Gershon-Baruch and Miriam Berkowitz lived in the village of Vizsoly in north-eastern Hungary, where some fifty Jews resided in the interwar period. The Berkowitzs led an orthodox Jewish lifestyle. Gershon owned a factory for carbonated drinks and also voluntarily ran the small local synagogue, which was used by Jews in neighboring villages too. Gershon and Miriam had six children – Shimon, Jenő (Jona-Zvi), Henrik (Chaim)-Reuven, Rosi-Rachel, Blanka-Bracha and Menachem-Emil (b. 1926). Shimon married Chana Reiner, and they had four boys.
In 1941-2, Gershon and Miriam's three eldest boys were recruited to the Hungarian Army's forced labor battalions. They were sent to Ukraine, and all contact with them was severed. A single, censored postcard arrived from Jenő in 1942, in which he wrote to his father: "Send regards to Uncle Tehillim (psalms)", alluding to his difficult circumstances. Gershon gathered all the village Jews in the synagogue to say psalms for his son's wellbeing.

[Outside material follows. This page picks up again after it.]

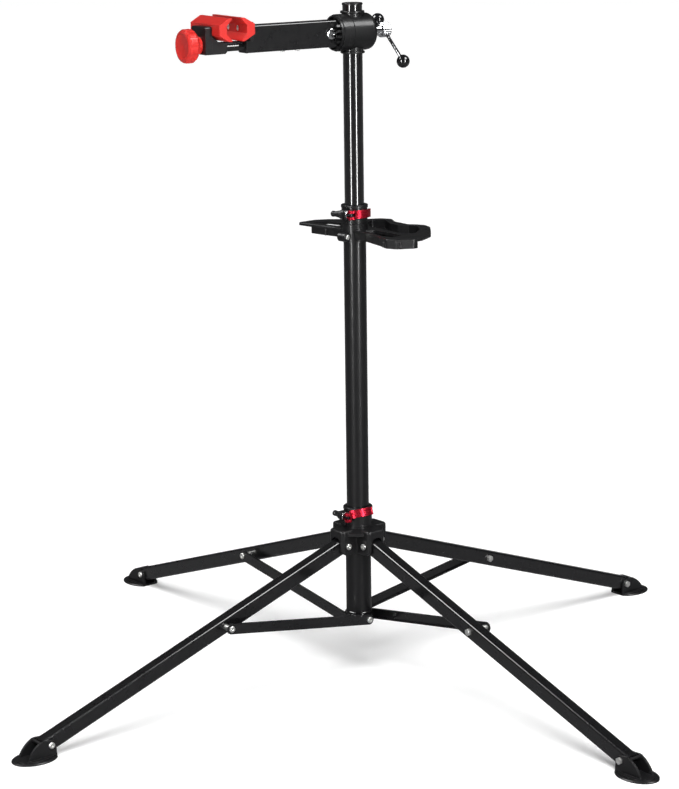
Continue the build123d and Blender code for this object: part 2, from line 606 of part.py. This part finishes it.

In March 1944, Hungary was occupied by the Germans, and straight after Passover, Hungarian gendarmes ordered the Jews of Viszoly to gather together and to equip themselves with food for three days. Along with the Jews in the surrounding areas, they were taken to Kassa (Košice), where they were incarcerated in the brick factory there. Among those imprisoned were Gerson and Miriam Berkowitz, their daughters Rosi and Blanka, their son Menachem, their daughter-in-law Chana and their four grandchildren. The conditions at the factory were deplorable: extreme overcrowding, lack of sanitation facilities and scant food rations. After some three weeks, the inmates were deported on cattle cars to Auschwitz-Birkenau, a journey that took three days. Gershon, Miriam, Chana and her four children were murdered in the gas chambers on arrival. Rosi, Blanka and Menachem passed the selection. Menachem was sent to work in a farm in a sub-camp of Auschwitz, Budi, and managed to see his sisters Rosi and Blanka one more time.

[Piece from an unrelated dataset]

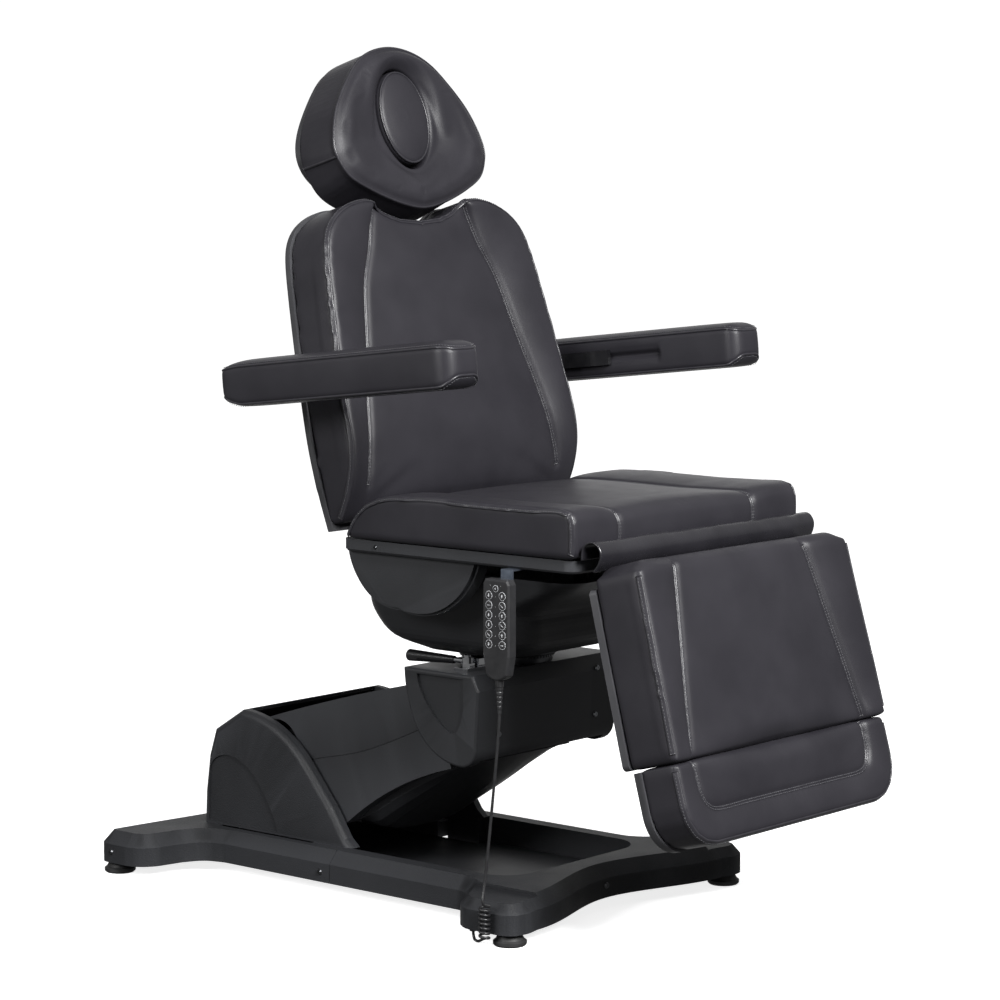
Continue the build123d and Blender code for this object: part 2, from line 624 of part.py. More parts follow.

In January, the inmates at Budi were forced on a death march from Auschwitz. Menachem reached Mauthausen, and then Ebensee, where he was liberated by the Americans on 5 May 1945 – his 19th birthday. After liberation, he was informed that his sisters Rosi and Blanka had been shot after the camp was evacuated. After a period of recuperation, Menachem returned home to Vizsoly in the hope that Shimon, Jenő and Chaim would come back from the Eastern Front, but none of them returned. Menachem was left entirely alone. In the house, he found a few photographs that his mother had hidden before they had been taken to Kassa. After a few weeks in the village, Menachem moved to Budapest and joined Bnei Akiva. He took a counsellors' course and was sent to take care of children at the youth village in Deszk in Southern Hungary.
There were over 200 children, counsellors and teaching staff. We conversed only in Hebrew, and I was the chief counsellor there. I gave talks, went on hikes with the children, I looked after them and made them happy. … We really rehabilitated ourselves emotionally. We didn't dwell on the Holocaust we had endured, but instead we started to live a new life, among lots of youngsters and children. … And the bonfires we held, where we sang beautiful songs, were really something. It was a very special time.
In 1950, after approximately three years working as a teacher and counsellor in Deszk, Menachem immigrated to Israel. He married Penina Reiner, and together, they were among the founders of Moshav Nir Galim.